■ PROBLEM STATEMENT:
Restate the entire listing word for word.

Records excerpted from a collection:
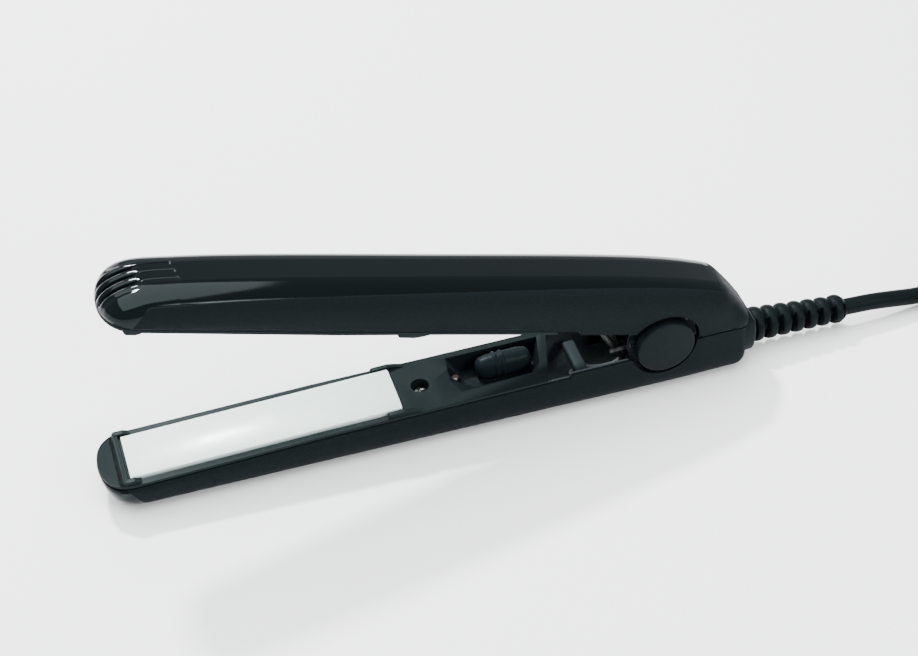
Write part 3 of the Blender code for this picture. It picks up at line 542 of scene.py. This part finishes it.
def cross_bar(radius, y0, y1, side, sides=96):
    """Round bar across an arm, on the hinge axis."""
    rings = []
    for y in (y0, y1):
        turn = [2 * pi * k / sides for k in range(sides)]
        rings.append([at(HINGE_X + radius * cos(a), y, radius * sin(a), side) for a in turn])
    return skin(rings)


def from_cad(node, look, width=0.0, segments=2, angle=30.0, sharp=None):
    """A copy of a CAD node with its edges rounded, which then stands for the node."""
    made = bmesh.new()
    made.from_mesh(frame["nodes"][node].data)
    bmesh.ops.remove_doubles(made, verts=made.verts, dist=0.002 * MM)
    bmesh.ops.dissolve_limit(made, angle_limit=radians(1.5), verts=made.verts, edges=made.edges)
    obj = piece(node + "_finished", made, look, merge=0)
    if width:
        round_edges(obj, width, segments, angle)
    if sharp:
        obj.data.set_sharp_from_angle(angle=radians(sharp))
    return obj


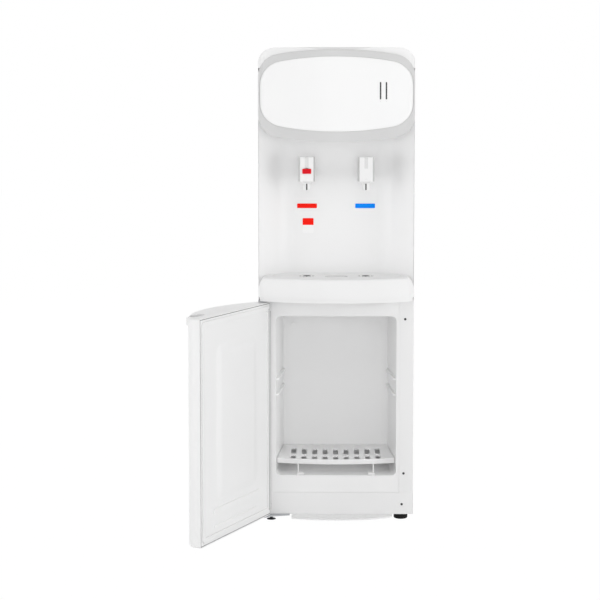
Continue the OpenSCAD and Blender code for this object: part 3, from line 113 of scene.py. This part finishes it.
def add(tree, kind, links=None, **settings):
    """Adds one node, sets its options and named inputs, and links outputs into inputs."""
    made = tree.nodes.new(kind)
    for key, value in settings.items():
        if hasattr(made, key):
            setattr(made, key, value)
        else:
            made.inputs[key.replace("_", " ")].default_value = value
    for key, source in (links or {}).items():
        tree.links.new(source, made.inputs[key])
    return made


def blank_material(name):
    """A new material with an empty node tree."""
    material = bpy.data.materials.new(name)
    material.use_nodes = True
    material.node_tree.nodes.clear()
    return material, material.node_tree


def tinted(tree, factor, code, shade):
    """A colour that drifts between an sRGB code and a darker shade of it."""
    full = srgb(code)
    tint = add(tree, "ShaderNodeMix", data_type="RGBA", links={"Factor": factor})
    tint.inputs[6].default_value = full
    tint.inputs[7].default_value = tuple(c * shade for c in full[:3]) + (1,)
    return tint.outputs[2]


def pick(*objects):
    """Selects these objects only, and makes the first of them active."""
    bpy.ops.object.select_all(action="DESELECT")
    for item in objects:
        item.hide_set(False)
        item.select_set(True)
    bpy.context.view_layer.objects.active = objects[0]

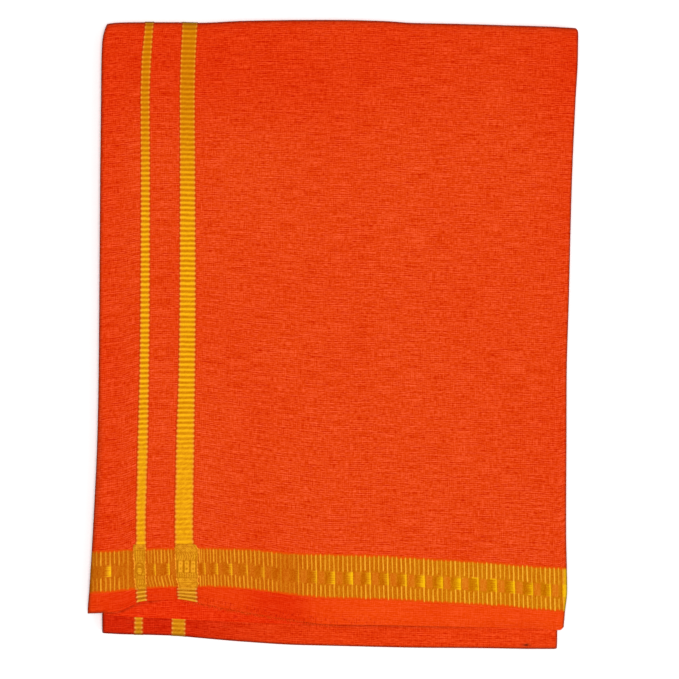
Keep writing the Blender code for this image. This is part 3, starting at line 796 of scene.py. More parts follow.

■ EXPECTED ANSWER:
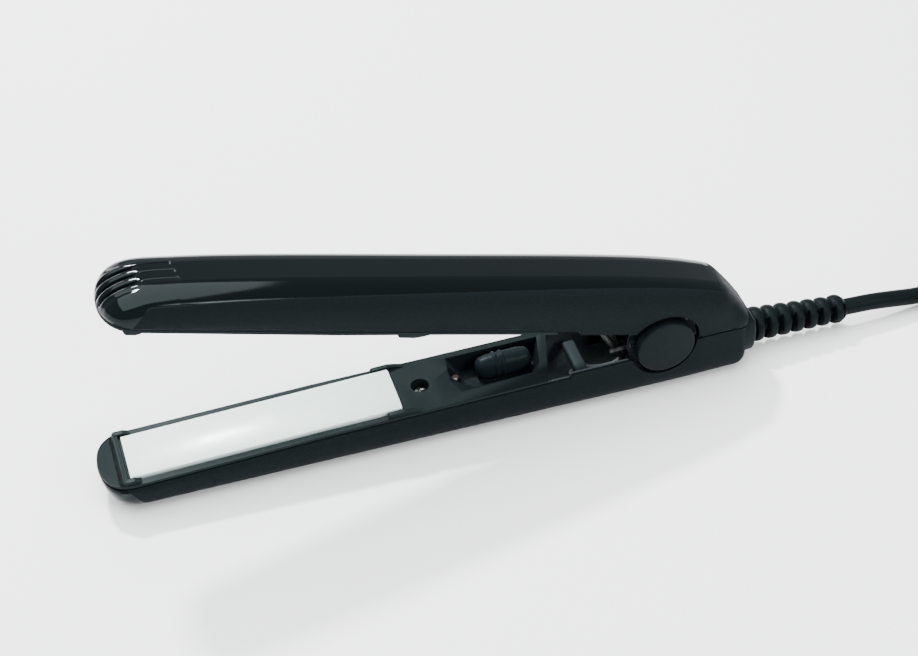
Write part 3 of the Blender code for this picture. It picks up at line 542 of scene.py. This part finishes it.
def cross_bar(radius, y0, y1, side, sides=96):
    """Round bar across an arm, on the hinge axis."""
    rings = []
    for y in (y0, y1):
        turn = [2 * pi * k / sides for k in range(sides)]
        rings.append([at(HINGE_X + radius * cos(a), y, radius * sin(a), side) for a in turn])
    return skin(rings)


def from_cad(node, look, width=0.0, segments=2, angle=30.0, sharp=None):
    """A copy of a CAD node with its edges rounded, which then stands for the node."""
    made = bmesh.new()
    made.from_mesh(frame["nodes"][node].data)
    bmesh.ops.remove_doubles(made, verts=made.verts, dist=0.002 * MM)
    bmesh.ops.dissolve_limit(made, angle_limit=radians(1.5), verts=made.verts, edges=made.edges)
    obj = piece(node + "_finished", made, look, merge=0)
    if width:
        round_edges(obj, width, segments, angle)
    if sharp:
        obj.data.set_sharp_from_angle(angle=radians(sharp))
    return obj


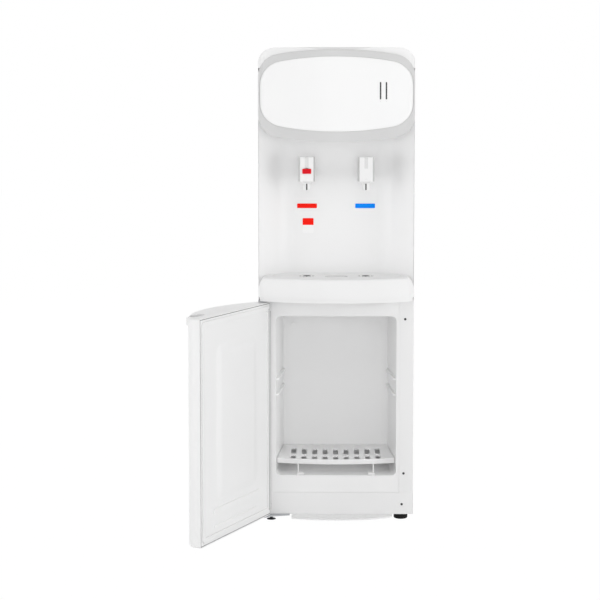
Continue the OpenSCAD and Blender code for this object: part 3, from line 113 of scene.py. This part finishes it.
def add(tree, kind, links=None, **settings):
    """Adds one node, sets its options and named inputs, and links outputs into inputs."""
    made = tree.nodes.new(kind)
    for key, value in settings.items():
        if hasattr(made, key):
            setattr(made, key, value)
        else:
            made.inputs[key.replace("_", " ")].default_value = value
    for key, source in (links or {}).items():
        tree.links.new(source, made.inputs[key])
    return made


def blank_material(name):
    """A new material with an empty node tree."""
    material = bpy.data.materials.new(name)
    material.use_nodes = True
    material.node_tree.nodes.clear()
    return material, material.node_tree


def tinted(tree, factor, code, shade):
    """A colour that drifts between an sRGB code and a darker shade of it."""
    full = srgb(code)
    tint = add(tree, "ShaderNodeMix", data_type="RGBA", links={"Factor": factor})
    tint.inputs[6].default_value = full
    tint.inputs[7].default_value = tuple(c * shade for c in full[:3]) + (1,)
    return tint.outputs[2]


def pick(*objects):
    """Selects these objects only, and makes the first of them active."""
    bpy.ops.object.select_all(action="DESELECT")
    for item in objects:
        item.hide_set(False)
        item.select_set(True)
    bpy.context.view_layer.objects.active = objects[0]

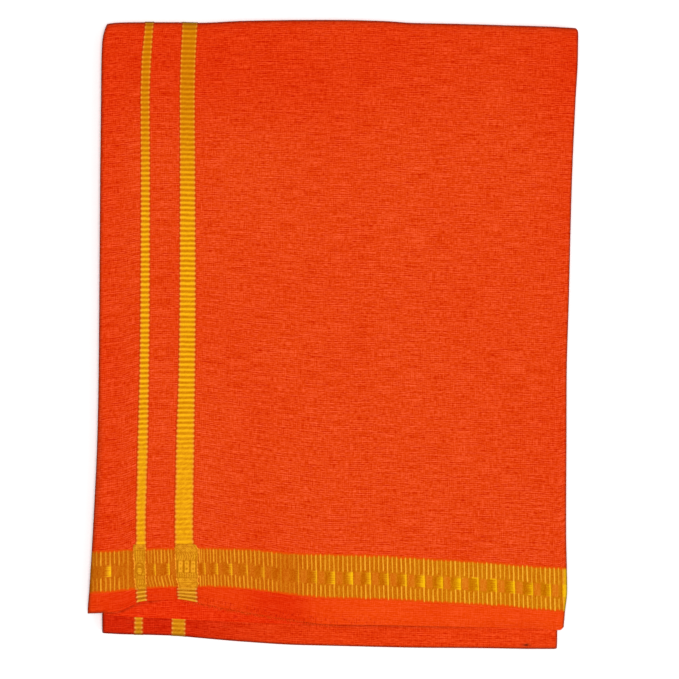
Keep writing the Blender code for this image. This is part 3, starting at line 796 of scene.py. More parts follow.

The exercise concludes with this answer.